The direction came after the counsel, appearing for the DGCA, told the tribunal that the regulator has gone through the report of a three-member committee and concluded that it is impossible to empty the waste tanks of the aircraft mid-air.

He told the bench that there was a manual system by which the human waste tank is emptied after the flight lands and by no means can the cabin crew operate the tank during flight.

“We cannot risk the lives of numerous passengers by opening the tanks mid-air. The cabin crew does not have access to the human waste tank as it is operated manually. This is the reason we have yet not passed any direction to the airlines. We would become a laughing stock by asking them something which is not possible,” the counsel said.

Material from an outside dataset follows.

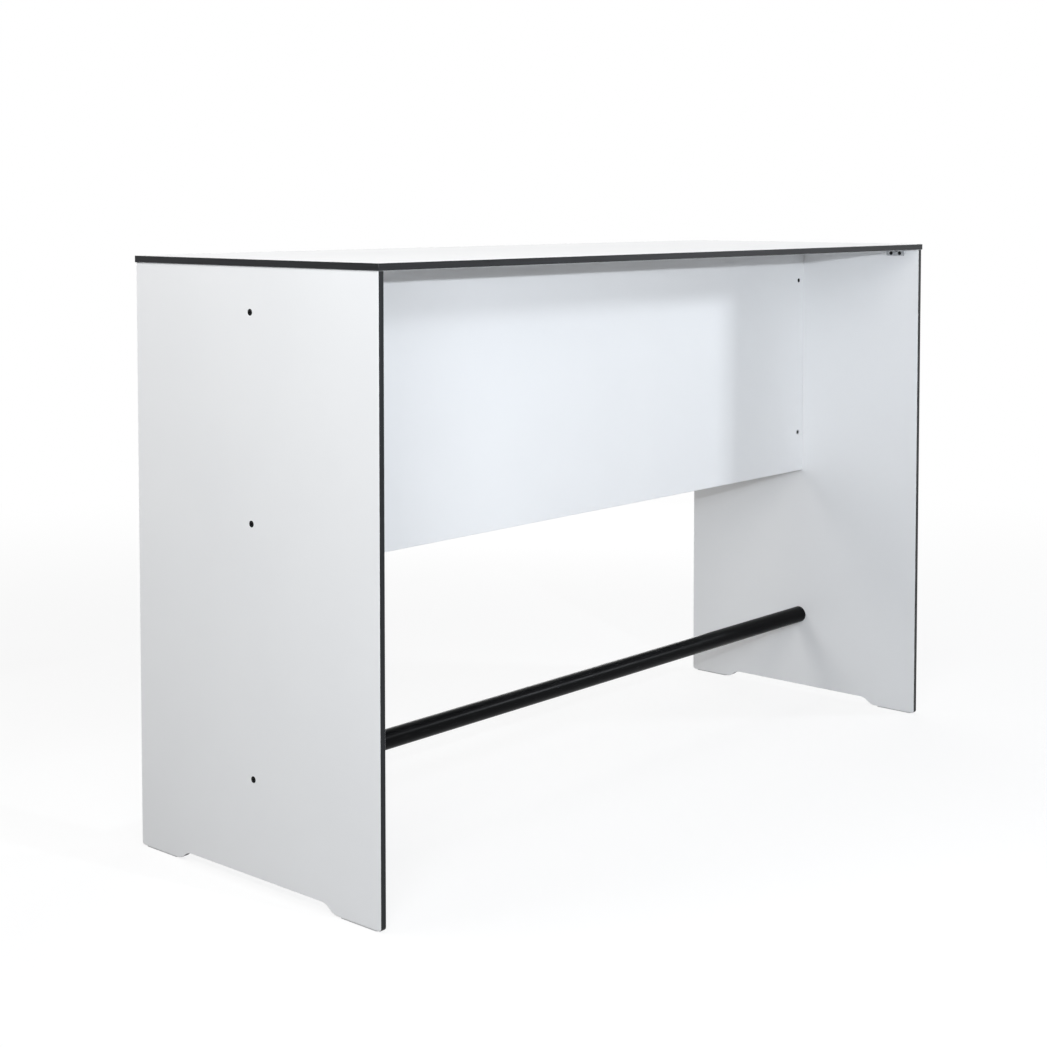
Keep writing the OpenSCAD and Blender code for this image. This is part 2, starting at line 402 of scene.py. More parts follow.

During the proceedings, Lt. Gen. Satwant Singh Dahiya (Retd), who has filed plea seeking action against airlines for dumping human excreta, said the DGCA was deliberately trying to delay the implementation of the NGT order by referring to instances in foreign countries.

He alleged that CPCB scientist R.M. Bhardwaj, who inspected his house and took samples of excreta, had clearly mentioned in his initial report that human waste was splashed on his terrace but later changed his report “under pressure”.

The tribunal had taken strong exception to the non-issuance of a circular by the DGCA to airlines and the ground handling services to stop release of waste from aircraft tanks while landing.